Bazen kıskançlık daha az övgüyle bahsedilecek durumlar da yaratmıyor değil. Mooney’e göre “Duygularımızdan utanıyoruz ve bunlar çok da hoş olmayan şekillerde ortaya çıkıyor; mesela dedikodu yapmak veya gerçek olmayan bir haberi yaymak gibi”. Bu şekilde davranmamızın sebebi çocukluktan şartlanmış olmamız. “Masalları düşünün” diyor Barash, “Külkedisi bir tehdit oluşturuyordu. Onun tüm güzelliği, saflığı ve iyi kalpliliğini kıskanıyorlardı. O kadar ki onun yok olmasını istediler”. Aynı şey Pamuk Prenses, Rapunzel ve daha birçoğunun başına geldi.

Çıkış buradan
Peki, şeytani üvey kardeşini nasıl kontrol edeceksin? Bunu yapmanın bir yolu ne hissettiğini fark etmek. Erkek arkadaşıma iş arkadaşımın yeni işinden bahsettiğimde benim kıskandığımı söyledi ama ben kabul etmedim. Yine de bu beni düşünmeye zorladı. Aslında O benim tahmin ettiğim kadar sevimsiz davranmıyordu, ben onu kıskanıyordum. Şimdi ne olacak?
“Onunla bu konuda konuş. Onun için mutlu olduğunu ama terfisini kıskandığını söyle” diyor Mooney. “Bu duyguyu dışarı atabilmek senin devam etmene ve bu konuya takılmamama yardımcı olacak”. İtiraf ettiğimde arkadaşım tabii ki üzülmedi ve ben kendimi daha iyi hissettim. Bir de mutlaka kendine şunu sor: “Bunu gerçekten istiyor muyum?” Ben istemiyormuşum. Düşük maaşım ve manzarasız ofisime rağmen işimi seviyorum.
Konuşmak kısa süreli ilişkide olduğumuz insanlarla yaşadığımız kıskançlıklar için bir çözüm değil. Bu durumlarda kendini kıskandığın için suçlama ve ona neyin sebep olduğuna bak. “Kıskançlık kendimize yeterince güvenmediğimiz alanları bize gösterebilir. Onu aşmak için hangi alanda kıskançlık hissediyorsak o alanda kendimizi nasıl geliştireceğimizi düşünmeliyiz” diyor Mooney. Kıskançlık doğru noktaya parmak basıyor olabilir!

Ekibimize Sorduk:

“Sen neyi kıskanıyorsun?”
Banu: “Birçok kız arkadaşı olup herkesle iyi geçinen, kıskanmayan kadınları kıskanıyorum. Bol bol vakti olup yine de yapmak istedikleri için kendini disipline edebilen ve evindeki paket çikolatayı bir ayda tüketebilen kadınları kıskanıyorum.”

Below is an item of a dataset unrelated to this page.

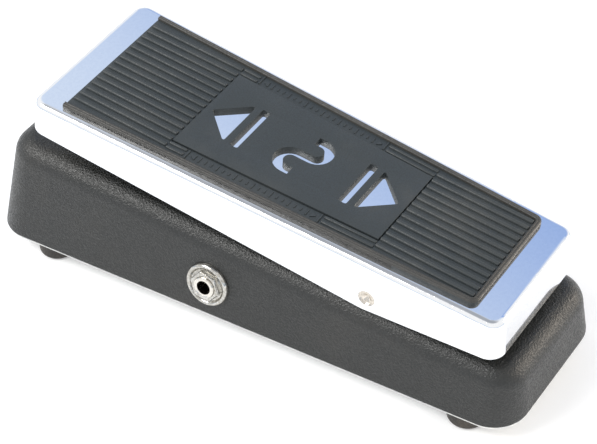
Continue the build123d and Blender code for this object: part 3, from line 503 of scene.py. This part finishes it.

Deran: “Hafızası kuvvetli kadınları, çalışma masasını düzenli tutabilenleri ve incecik topuklu ayakkabılarla sanki direkt yere basıyormuş gibi rahatça yürüyebilen kadınları kıskanıyorum.”

Hande: “Ne kadar yerse yesin kilo almayan, kas çizgileri belirgin hatlı olan ve tüysüz kadınları kıskanıyorum.”

Ece: “Hem kariyer hem özel hem de sosyal hayatlarını dengede tutabilen, ayakları yere sağlam basan ama yeri geldiğinde de risk içine girmeyi göze alabilen süper kadınları kıskanıyorum. Böyle bir kadın var mı?”

Ezgi: “Hayatlarında abur cubura umarsızca izin veren, detoks yerine retoks tercih eden kadınları kıskanıyorum. Kötü havanın, yağmurun, çamurun hatta trafiğin bile enerjisini düşürmeye yetmediği ayrıca  bu soğuklarda kalın kazakları giyip, incecik görünen kadınları çok ama çok kıskanıyorum.”

Tuğçe: “İş için bile olsa sürekli seyahat eden insanları ve özellikle astronotları çok kıskanıyorum.”